Copy out all of the data exactly as it appears.

[Data listing]
------------------------------

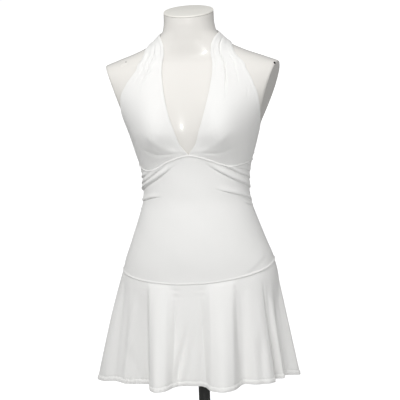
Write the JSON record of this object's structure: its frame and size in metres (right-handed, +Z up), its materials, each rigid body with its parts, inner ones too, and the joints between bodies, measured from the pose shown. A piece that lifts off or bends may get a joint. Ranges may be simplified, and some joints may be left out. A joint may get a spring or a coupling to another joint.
{
  "type": "halter dress with a flounce on a limbless dress form with a pole and base",
  "caption": "Short jersey halter dress with a deep V, gathered midriff, curved hip seam and flounce, worn by a glossy limbless dress form on a pole and round base.",
  "frame": {"origin": "on the ground, below the middle of the whole; the pole's axis is 11 mm to +X and 3 mm to +Y of it", "axes": "+Z up along the pole; the dress's front faces -Y and the wearer's left is +X"},
  "size_m": [0.4469, 0.3419, 0.9565],
  "materials": {
    "jersey": "smooth stretch jersey, soft sheen",
    "form_shell": "glossy off-white",
    "stand_metal": "dark satin paint"
  },
  "bodies": {
    "root": {"halter_left": "jersey", "halter_right": "jersey", "bodice_front": "jersey", "bodice_back": "jersey", "flounce_front": "jersey", "flounce_back": "jersey", "form_torso": "form_shell", "form_neck_cap": "form_shell", "stand_pole": "stand_metal", "stand_collar": "stand_metal", "stand_socket": "stand_metal", "stand_base": "stand_metal"}
  },
  "joints": []
}
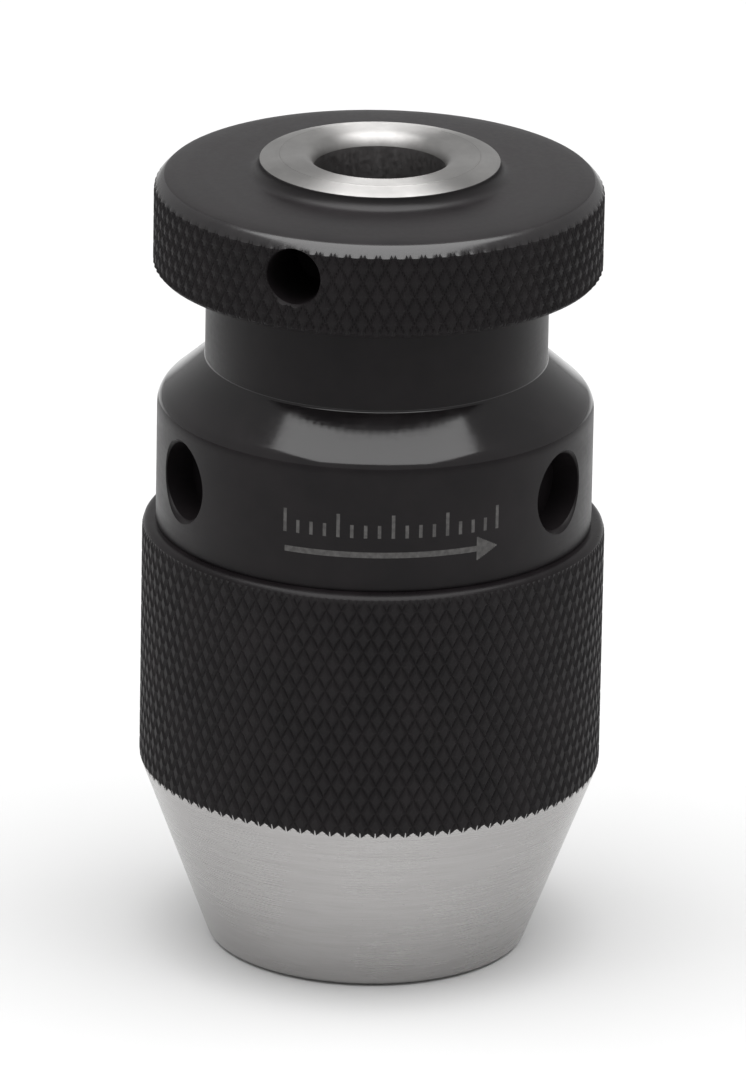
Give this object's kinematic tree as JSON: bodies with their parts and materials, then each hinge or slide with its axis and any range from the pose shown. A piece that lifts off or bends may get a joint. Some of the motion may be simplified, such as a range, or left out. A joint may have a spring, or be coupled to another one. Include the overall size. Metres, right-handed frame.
{
  "type": "keyless drill chuck",
  "caption": "Keyless self-tightening drill chuck with a knurled flange and sleeve, a tapered socket at the back, and a ground nose with sliding jaws that a turned sleeve closes.",
  "frame": {"origin": "centre of the nose face, on the chuck's axis, where it stands", "axes": "+Z along the chuck's axis towards the taper socket; -Y is the front, towards the flange hole's side"},
  "size_m": [0.0342, 0.0342, 0.0611],
  "materials": {
    "black_oxide": "black-oxided steel, semi-gloss",
    "bright_steel": "turned steel",
    "plain_steel": "machined steel, oiled",
    "hard_steel": "hardened and ground steel",
    "cage_brass": "machined brass",
    "bush_bronze": "bearing bronze",
    "seal_rubber": "black nitrile rubber"
  },
  "bodies": {
    "taper_body": {"body": "bright_steel", "flange_ring": "black_oxide", "seal_ring": "seal_rubber", "lower_race": "hard_steel"},
    "sleeve_group": {"sleeve": "black_oxide", "hood": "black_oxide", "neck_bush": "bush_bronze", "upper_race": "hard_steel", "jaw_guide": "plain_steel"},
    "ball_group": {"ball_cage": "cage_brass", "ball_01": "hard_steel", "ball_02": "hard_steel", "ball_03": "hard_steel", "ball_04": "hard_steel", "ball_05": "hard_steel", "ball_06": "hard_steel", "ball_07": "hard_steel", "ball_08": "hard_steel", "ball_09": "hard_steel", "ball_10": "hard_steel", "ball_11": "hard_steel", "ball_12": "hard_steel", "ball_13": "hard_steel", "ball_14": "hard_steel", "ball_15": "hard_steel", "ball_16": "hard_steel"},
    "spindle": {"screw_spindle": "plain_steel"},
    "jaw_body_1": {"jaw_1": "hard_steel"},
    "jaw_body_2": {"jaw_2": "hard_steel"},
    "jaw_body_3": {"jaw_3": "hard_steel"}
  },
  "joints": [
    {"name": "sleeve_turn", "type": "hinge", "parent": "taper_body", "child": "sleeve_group", "pos_m": [0, 0, 0], "axis": [0, 0, 1], "range_deg": [0, 1689]},
    {"name": "cage_turn", "type": "hinge", "parent": "taper_body", "child": "ball_group", "pos_m": [0, 0, 0], "axis": [0, 0, 1], "range_deg": [0, 845]},
    {"name": "spindle_feed", "type": "slide", "parent": "sleeve_group", "child": "spindle", "axis": [0, 0, -1], "range_m": [0, 0.0094]},
    {"name": "jaw_slide_1", "type": "slide", "parent": "sleeve_group", "child": "jaw_body_1", "axis": [0, 0.309, -0.9511], "range_m": [0, 0.00988]},
    {"name": "jaw_slide_2", "type": "slide", "parent": "sleeve_group", "child": "jaw_body_2", "axis": [-0.2676, -0.1545, -0.9511], "range_m": [0, 0.00988]},
    {"name": "jaw_slide_3", "type": "slide", "parent": "sleeve_group", "child": "jaw_body_3", "axis": [0.2676, -0.1545, -0.9511], "range_m": [0, 0.00988]}
  ],
  "couplings": [
    {"joint": "cage_turn", "follows": "sleeve_turn", "ratio": 0.5},
    {"joint": "spindle_feed", "follows": "sleeve_turn", "m_per_rad": 0.00031831},
    {"joint": "jaw_slide_1", "follows": "sleeve_turn", "m_per_rad": 0.00033469},
    {"joint": "jaw_slide_2", "follows": "sleeve_turn", "m_per_rad": 0.00033469},
    {"joint": "jaw_slide_3", "follows": "sleeve_turn", "m_per_rad": 0.00033469}
  ]
}
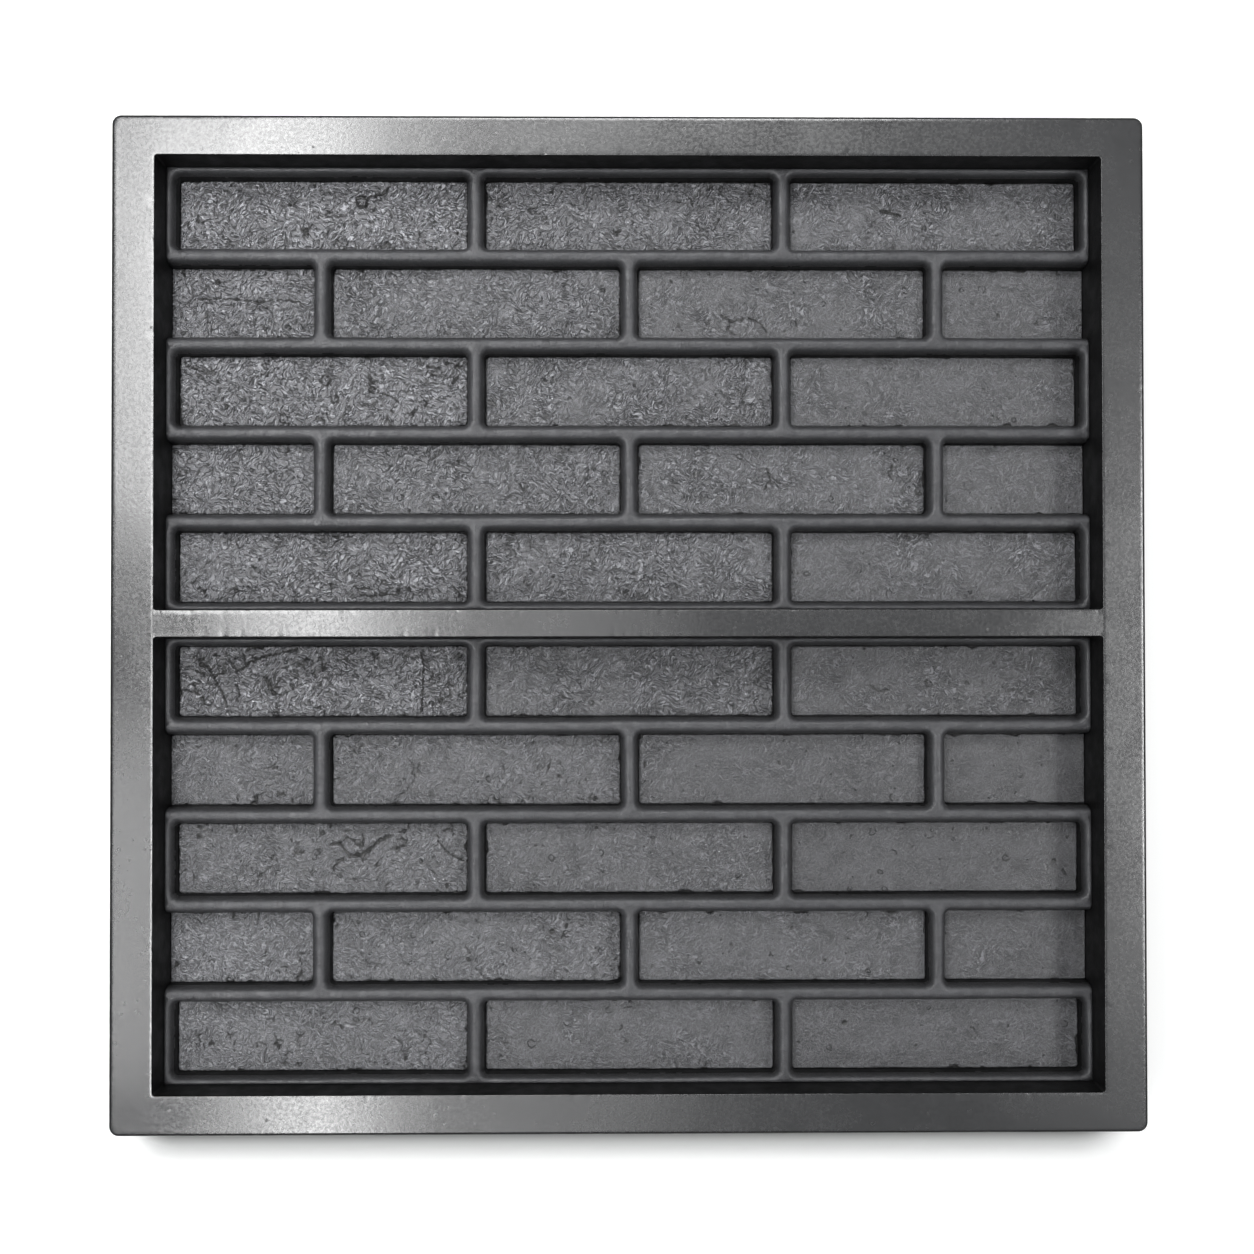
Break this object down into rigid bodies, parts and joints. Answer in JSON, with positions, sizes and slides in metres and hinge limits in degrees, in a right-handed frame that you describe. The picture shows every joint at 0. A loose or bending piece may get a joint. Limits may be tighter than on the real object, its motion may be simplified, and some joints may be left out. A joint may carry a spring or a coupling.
{
  "type": "brick pattern concrete stamp mat",
  "caption": "Square framed mat with two recessed brick-bond relief trays that mould or stamp a brick pattern into concrete or plaster.",
  "frame": {"origin": "middle of the backing board's back face, on the surface the mat lies on", "axes": "+Z out of the brick pattern, +X along the brick courses, +Y across them"},
  "size_m": [0.852, 0.838, 0.066],
  "materials": {
    "frame_polyurethane": "smooth satin, graphite black rigid polyurethane with fine scratches",
    "mat_rubber": "dull satin, graphite black elastomer with a rough cast brick texture",
    "board_wood": "dark brown film-faced plywood with plain edges",
    "screw_steel": "zinc plated, dull",
    "insert_brass": "turned brass"
  },
  "bodies": {
    "root": {"outer_frame": "frame_polyurethane", "divider_bar": "frame_polyurethane", "upper_brick_mat": "mat_rubber", "lower_brick_mat": "mat_rubber", "backing_board": "board_wood", "frame_screws": "screw_steel", "frame_inserts": "insert_brass", "divider_screws": "screw_steel", "divider_inserts": "insert_brass"}
  },
  "joints": []
}
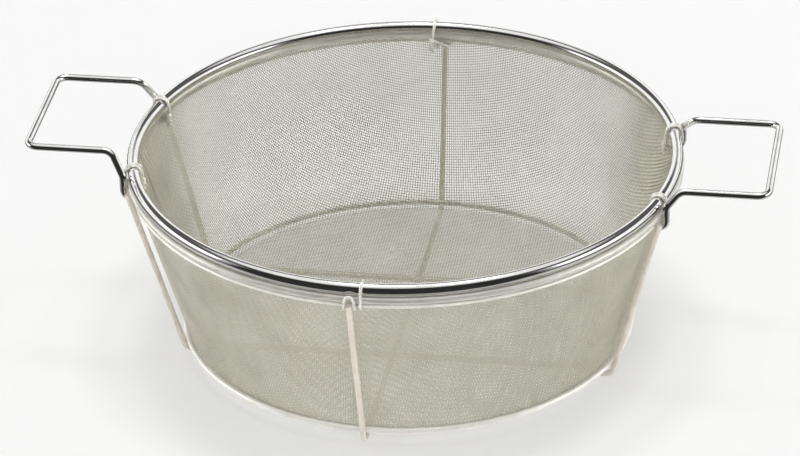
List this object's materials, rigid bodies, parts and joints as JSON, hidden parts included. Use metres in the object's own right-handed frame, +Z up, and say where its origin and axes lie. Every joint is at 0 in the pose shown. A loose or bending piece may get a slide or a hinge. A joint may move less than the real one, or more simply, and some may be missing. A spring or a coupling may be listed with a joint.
{
  "type": "two-handled wire-mesh strainer basket",
  "caption": "Round tapered strainer basket of fine woven stainless wire, with a polished rim ring, outside rib wires that form its feet, and square wire handles.",
  "frame": {"origin": "on the surface the basket stands on, under the middle of the rim", "axes": "+X along the handle axis towards the lower handle, -Y towards the front, +Z up"},
  "size_m": [0.4026, 0.3061, 0.1234],
  "materials": {
    "polished_ring": "polished stainless steel rod",
    "rolled_strip": "satin stainless steel strip",
    "bright_wire": "bright drawn stainless steel wire",
    "rib_wire": "satin drawn stainless steel wire",
    "handle_wire": "polished stainless steel wire",
    "woven_mesh": "fine plain-woven stainless steel wire",
    "tie_wire": "soft annealed stainless steel wire"
  },
  "bodies": {
    "root": {"rim_ring": "polished_ring", "hem_core_wire": "tie_wire", "hem_binding": "rolled_strip", "under_rim_wire": "bright_wire", "mesh_basket": "woven_mesh", "base_ring": "bright_wire", "front_back_rib_wire": "rib_wire", "front_cross_rib_wire": "rib_wire", "back_cross_rib_wire": "rib_wire", "left_handle": "handle_wire", "right_handle": "handle_wire", "front_tie": "tie_wire", "back_tie": "tie_wire", "left_front_tie": "tie_wire", "left_back_tie": "tie_wire", "right_front_tie": "tie_wire", "right_back_tie": "tie_wire"}
  },
  "joints": []
}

------------------------------

*Output below:*
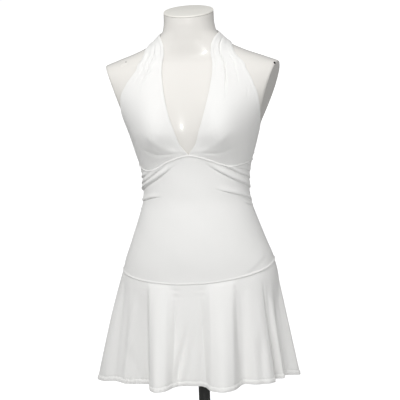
Write the JSON record of this object's structure: its frame and size in metres (right-handed, +Z up), its materials, each rigid body with its parts, inner ones too, and the joints between bodies, measured from the pose shown. A piece that lifts off or bends may get a joint. Ranges may be simplified, and some joints may be left out. A joint may get a spring or a coupling to another joint.
{
  "type": "halter dress with a flounce on a limbless dress form with a pole and base",
  "caption": "Short jersey halter dress with a deep V, gathered midriff, curved hip seam and flounce, worn by a glossy limbless dress form on a pole and round base.",
  "frame": {"origin": "on the ground, below the middle of the whole; the pole's axis is 11 mm to +X and 3 mm to +Y of it", "axes": "+Z up along the pole; the dress's front faces -Y and the wearer's left is +X"},
  "size_m": [0.4469, 0.3419, 0.9565],
  "materials": {
    "jersey": "smooth stretch jersey, soft sheen",
    "form_shell": "glossy off-white",
    "stand_metal": "dark satin paint"
  },
  "bodies": {
    "root": {"halter_left": "jersey", "halter_right": "jersey", "bodice_front": "jersey", "bodice_back": "jersey", "flounce_front": "jersey", "flounce_back": "jersey", "form_torso": "form_shell", "form_neck_cap": "form_shell", "stand_pole": "stand_metal", "stand_collar": "stand_metal", "stand_socket": "stand_metal", "stand_base": "stand_metal"}
  },
  "joints": []
}
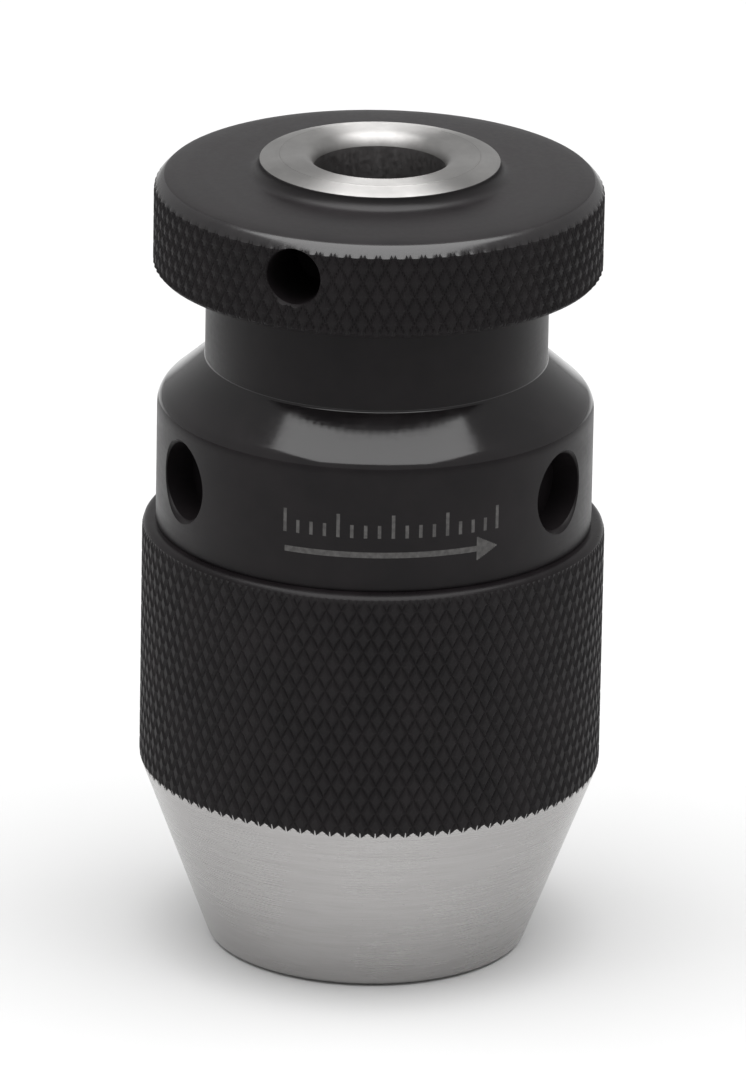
Give this object's kinematic tree as JSON: bodies with their parts and materials, then each hinge or slide with its axis and any range from the pose shown. A piece that lifts off or bends may get a joint. Some of the motion may be simplified, such as a range, or left out. A joint may have a spring, or be coupled to another one. Include the overall size. Metres, right-handed frame.
{
  "type": "keyless drill chuck",
  "caption": "Keyless self-tightening drill chuck with a knurled flange and sleeve, a tapered socket at the back, and a ground nose with sliding jaws that a turned sleeve closes.",
  "frame": {"origin": "centre of the nose face, on the chuck's axis, where it stands", "axes": "+Z along the chuck's axis towards the taper socket; -Y is the front, towards the flange hole's side"},
  "size_m": [0.0342, 0.0342, 0.0611],
  "materials": {
    "black_oxide": "black-oxided steel, semi-gloss",
    "bright_steel": "turned steel",
    "plain_steel": "machined steel, oiled",
    "hard_steel": "hardened and ground steel",
    "cage_brass": "machined brass",
    "bush_bronze": "bearing bronze",
    "seal_rubber": "black nitrile rubber"
  },
  "bodies": {
    "taper_body": {"body": "bright_steel", "flange_ring": "black_oxide", "seal_ring": "seal_rubber", "lower_race": "hard_steel"},
    "sleeve_group": {"sleeve": "black_oxide", "hood": "black_oxide", "neck_bush": "bush_bronze", "upper_race": "hard_steel", "jaw_guide": "plain_steel"},
    "ball_group": {"ball_cage": "cage_brass", "ball_01": "hard_steel", "ball_02": "hard_steel", "ball_03": "hard_steel", "ball_04": "hard_steel", "ball_05": "hard_steel", "ball_06": "hard_steel", "ball_07": "hard_steel", "ball_08": "hard_steel", "ball_09": "hard_steel", "ball_10": "hard_steel", "ball_11": "hard_steel", "ball_12": "hard_steel", "ball_13": "hard_steel", "ball_14": "hard_steel", "ball_15": "hard_steel", "ball_16": "hard_steel"},
    "spindle": {"screw_spindle": "plain_steel"},
    "jaw_body_1": {"jaw_1": "hard_steel"},
    "jaw_body_2": {"jaw_2": "hard_steel"},
    "jaw_body_3": {"jaw_3": "hard_steel"}
  },
  "joints": [
    {"name": "sleeve_turn", "type": "hinge", "parent": "taper_body", "child": "sleeve_group", "pos_m": [0, 0, 0], "axis": [0, 0, 1], "range_deg": [0, 1689]},
    {"name": "cage_turn", "type": "hinge", "parent": "taper_body", "child": "ball_group", "pos_m": [0, 0, 0], "axis": [0, 0, 1], "range_deg": [0, 845]},
    {"name": "spindle_feed", "type": "slide", "parent": "sleeve_group", "child": "spindle", "axis": [0, 0, -1], "range_m": [0, 0.0094]},
    {"name": "jaw_slide_1", "type": "slide", "parent": "sleeve_group", "child": "jaw_body_1", "axis": [0, 0.309, -0.9511], "range_m": [0, 0.00988]},
    {"name": "jaw_slide_2", "type": "slide", "parent": "sleeve_group", "child": "jaw_body_2", "axis": [-0.2676, -0.1545, -0.9511], "range_m": [0, 0.00988]},
    {"name": "jaw_slide_3", "type": "slide", "parent": "sleeve_group", "child": "jaw_body_3", "axis": [0.2676, -0.1545, -0.9511], "range_m": [0, 0.00988]}
  ],
  "couplings": [
    {"joint": "cage_turn", "follows": "sleeve_turn", "ratio": 0.5},
    {"joint": "spindle_feed", "follows": "sleeve_turn", "m_per_rad": 0.00031831},
    {"joint": "jaw_slide_1", "follows": "sleeve_turn", "m_per_rad": 0.00033469},
    {"joint": "jaw_slide_2", "follows": "sleeve_turn", "m_per_rad": 0.00033469},
    {"joint": "jaw_slide_3", "follows": "sleeve_turn", "m_per_rad": 0.00033469}
  ]
}
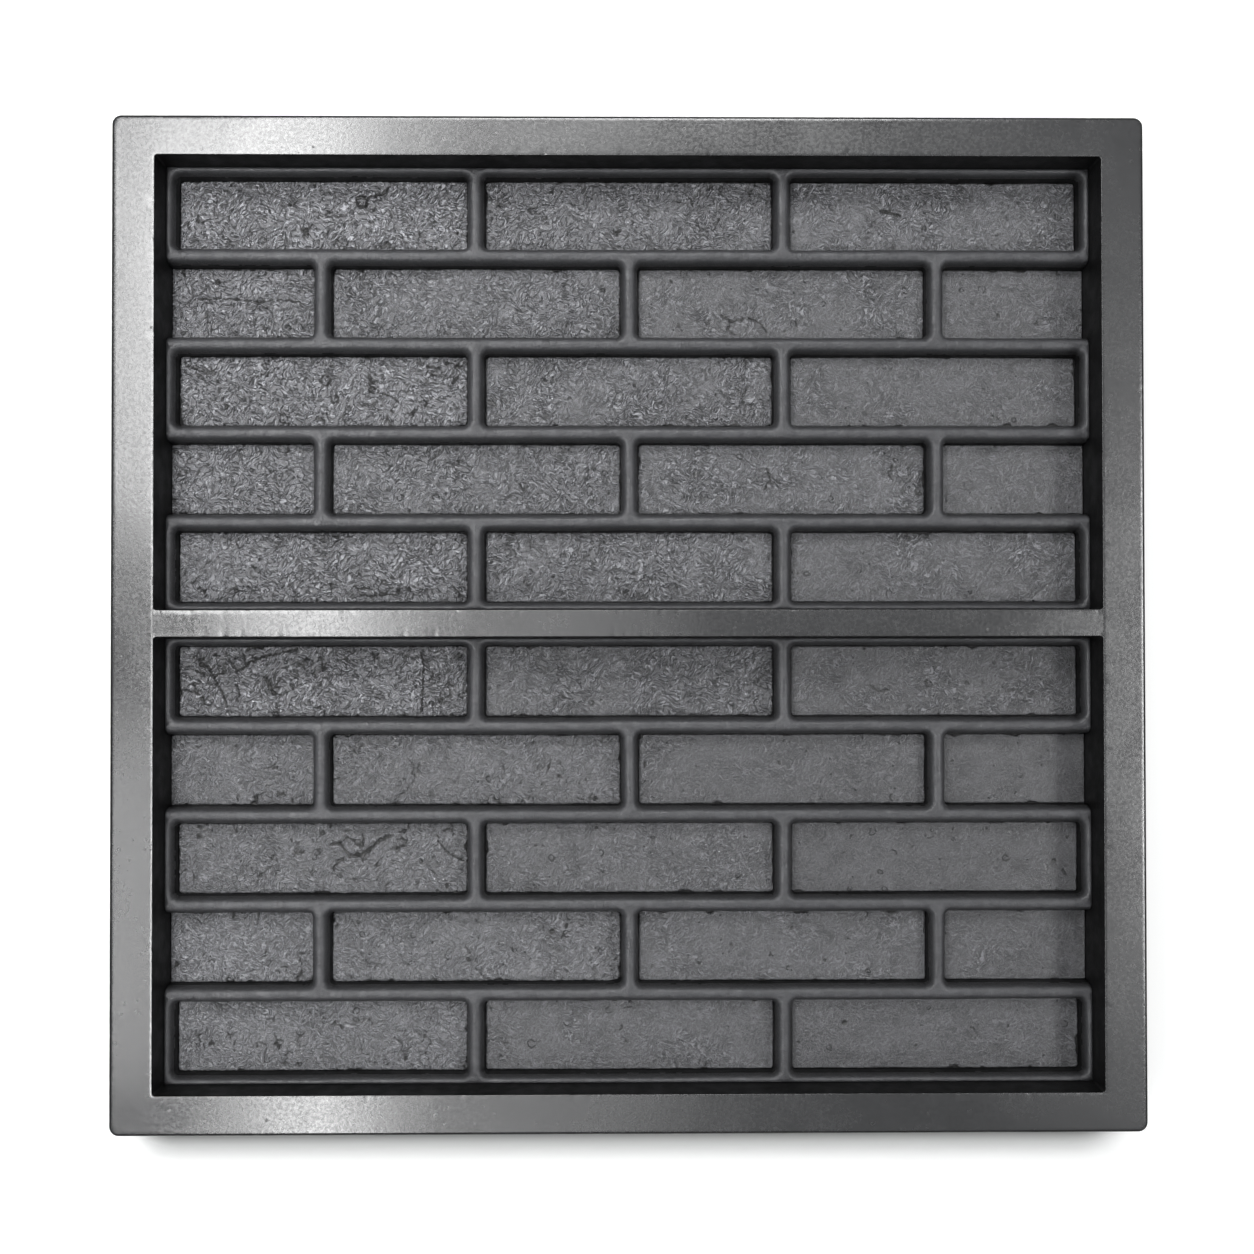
Break this object down into rigid bodies, parts and joints. Answer in JSON, with positions, sizes and slides in metres and hinge limits in degrees, in a right-handed frame that you describe. The picture shows every joint at 0. A loose or bending piece may get a joint. Limits may be tighter than on the real object, its motion may be simplified, and some joints may be left out. A joint may carry a spring or a coupling.
{
  "type": "brick pattern concrete stamp mat",
  "caption": "Square framed mat with two recessed brick-bond relief trays that mould or stamp a brick pattern into concrete or plaster.",
  "frame": {"origin": "middle of the backing board's back face, on the surface the mat lies on", "axes": "+Z out of the brick pattern, +X along the brick courses, +Y across them"},
  "size_m": [0.852, 0.838, 0.066],
  "materials": {
    "frame_polyurethane": "smooth satin, graphite black rigid polyurethane with fine scratches",
    "mat_rubber": "dull satin, graphite black elastomer with a rough cast brick texture",
    "board_wood": "dark brown film-faced plywood with plain edges",
    "screw_steel": "zinc plated, dull",
    "insert_brass": "turned brass"
  },
  "bodies": {
    "root": {"outer_frame": "frame_polyurethane", "divider_bar": "frame_polyurethane", "upper_brick_mat": "mat_rubber", "lower_brick_mat": "mat_rubber", "backing_board": "board_wood", "frame_screws": "screw_steel", "frame_inserts": "insert_brass", "divider_screws": "screw_steel", "divider_inserts": "insert_brass"}
  },
  "joints": []
}
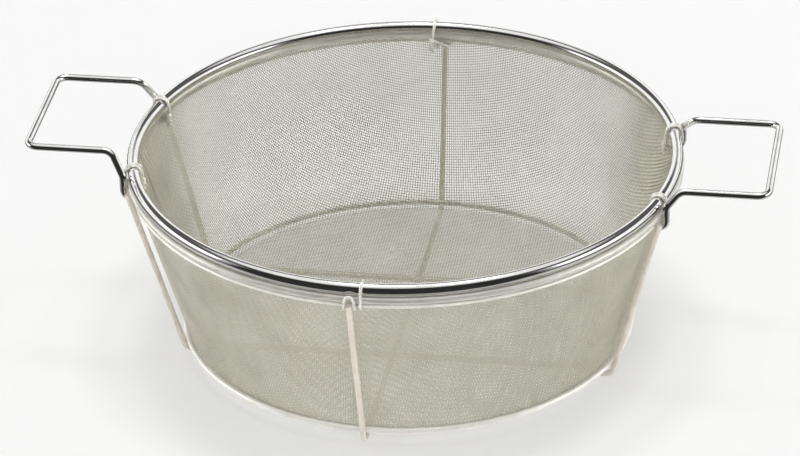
List this object's materials, rigid bodies, parts and joints as JSON, hidden parts included. Use metres in the object's own right-handed frame, +Z up, and say where its origin and axes lie. Every joint is at 0 in the pose shown. A loose or bending piece may get a slide or a hinge. A joint may move less than the real one, or more simply, and some may be missing. A spring or a coupling may be listed with a joint.
{
  "type": "two-handled wire-mesh strainer basket",
  "caption": "Round tapered strainer basket of fine woven stainless wire, with a polished rim ring, outside rib wires that form its feet, and square wire handles.",
  "frame": {"origin": "on the surface the basket stands on, under the middle of the rim", "axes": "+X along the handle axis towards the lower handle, -Y towards the front, +Z up"},
  "size_m": [0.4026, 0.3061, 0.1234],
  "materials": {
    "polished_ring": "polished stainless steel rod",
    "rolled_strip": "satin stainless steel strip",
    "bright_wire": "bright drawn stainless steel wire",
    "rib_wire": "satin drawn stainless steel wire",
    "handle_wire": "polished stainless steel wire",
    "woven_mesh": "fine plain-woven stainless steel wire",
    "tie_wire": "soft annealed stainless steel wire"
  },
  "bodies": {
    "root": {"rim_ring": "polished_ring", "hem_core_wire": "tie_wire", "hem_binding": "rolled_strip", "under_rim_wire": "bright_wire", "mesh_basket": "woven_mesh", "base_ring": "bright_wire", "front_back_rib_wire": "rib_wire", "front_cross_rib_wire": "rib_wire", "back_cross_rib_wire": "rib_wire", "left_handle": "handle_wire", "right_handle": "handle_wire", "front_tie": "tie_wire", "back_tie": "tie_wire", "left_front_tie": "tie_wire", "left_back_tie": "tie_wire", "right_front_tie": "tie_wire", "right_back_tie": "tie_wire"}
  },
  "joints": []
}